When used in publications, the combination of text with photography typically suggests a simple correspondence. An article details "what happened," and the photograph submits visual verification that what happened "happened." This is what you might call meaning by association, and it offers no guarantee of truth. We would do better to regard photographs as providing no inherent proof of anything, except possibly that someone, somewhere, clicked a camera. And in a wireless world, even that might not be correct.

Photographs travel a dubious path before meeting their target, one made all the more treacherous by the advent of software like Adobe Photoshop. In the digital age, photography is subject to infinite duplication, alteration and intentional manipulation by an unbounded number of sources. As doctored photography becomes more common, it is the job of individuals to regard each image with free-floating skepticism, lest we get lost in perpetual misjudgment and cloud our sense of what's really going on.

I learned my lesson the hard way two weeks ago. On August 29, I was astonished by John McCain's unexpected birthday present to himself-a feisty, fierce Sarah Palin, complete with beehive bow. Starved for information, I scoured the internet until I came upon a post published by leftist blog the Daily Kos that gave birth to a new political crisis known as babygate.

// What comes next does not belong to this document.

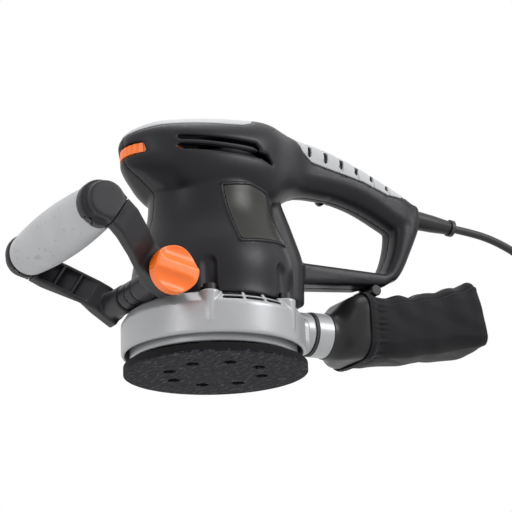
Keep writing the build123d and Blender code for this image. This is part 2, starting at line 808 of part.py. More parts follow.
def build():
    palm, grip = skins()
    left_badge, right_badge = badges()
    screws = skirt_screws()
    relief = strain_relief()
    pin = bag_rest_pin()
    inserts = [relief, pin, switch_well()]
    left, right = housing_shells(palm, grip, inserts)
    coils = field_coils()
    holders, brushes, springs = brush_set()
    fasteners = pad_screws()
    cap_fasteners = handle_cap_screws()
    save(left, "housing_left")
    save(right, "housing_right")
    save(palm, "palm_pad")
    save(grip - grip_grooves(), "rear_grip_pad")
    save(left_badge, "badge_left")
    save(right_badge, "badge_right")
    save(housing_screws(), "housing_screws")
    save(switch_body(), "switch_body")
    save(switch_rocker(), "switch_rocker")
    save(speed_dial(), "speed_dial")
    save(speed_module(), "speed_module")
    save(capacitor(), "capacitor")
    save(cord_clamp(), "cord_clamp")
    save(relief, "strain_relief")
    save(pin, "bag_rest_pin")
    save(stator_core(coils), "stator_core")
    save(coils, "field_coils")
    save(holders, "brush_holders")
    save(brushes, "carbon_brushes")
    save(springs, "brush_springs")
    save(ring_z(11.0, 4.04, 138, 146.8), "upper_bearing")
    save(ring_z(12.0, 4.04, 42.4, 49.4), "lower_bearing")
    save(bearing_bracket(), "bearing_bracket")
    save(armature_shaft(), "armature_shaft")
    save(armature_core(), "armature_core")
    save(armature_windings(), "armature_windings")
    save(commutator(), "commutator")
    save(cooling_fan(), "cooling_fan")
    save(eccentric_hub(), "eccentric_hub")
    save(counterweight(), "counterweight")
    save(pad_bearing(), "pad_bearing")
    save(pad_carrier() - fasteners, "pad_carrier")
    save(fasteners, "pad_screws")
    save(backing_pad(fasteners), "backing_pad")
    save(hook_face(), "hook_face")
    save(base_skirt(screws), "base_skirt")
    save(screws, "skirt_screws")
    save(port_o_ring(), "port_o_ring")
    save(adapter_ring(), "adapter_ring")
    save(bag_hopper(), "bag_hopper")
    save(bag_band(), "bag_band")
    save(dust_bag(), "dust_bag")
    save(arm(-1, NEAR_END_Y), "handle_arm_left")
    save(arm(1, FAR_END_Y), "handle_arm_right")
    save(grip_core(cap_fasteners), "grip_core")
    save(front_grip(), "front_grip")
    save(cap_fasteners, "handle_cap_screws")
    save(clamp_knob(), "clamp_knob")
    save(clamp_bolt(), "clamp_bolt")
    save(clamp_washer(), "clamp_washer")
    save(clamp_nut(), "clamp_nut")
    save(power_cord(), "power_cord")
    save(cord_coil(), "cord_coil")
    save(cord_tail(), "cord_tail")
    save(plug_body(), "plug_body")
    save(plug_pins(), "plug_pins")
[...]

The post alleged that Palin's most recent son, Trig, was really her grandson and that the Palin's orchestrated an elaborate cover-up to switch the mother's identity. Accompanying the detailed article was a series of pictures of Sarah Palin during the end of her pregnancy with no visible baby bump. Of course the evidence was thin and the retelling reeked of heresy. Yet here were these photographs posturing as evidence, a juicy steak for me to feast.

I combed over these photographs for the next couple of days only to realize that my preoccupation was entirely foolish-not because the evidence went one way or the other but because it didn't. The swaddled Alaskan clothing made it impossible to tell whether Palin was hiding a fetus or lacking one. The photographs, as a type of evidence, were effectively neutral. There's an old saying-a picture is worth a thousand words. Use them with care.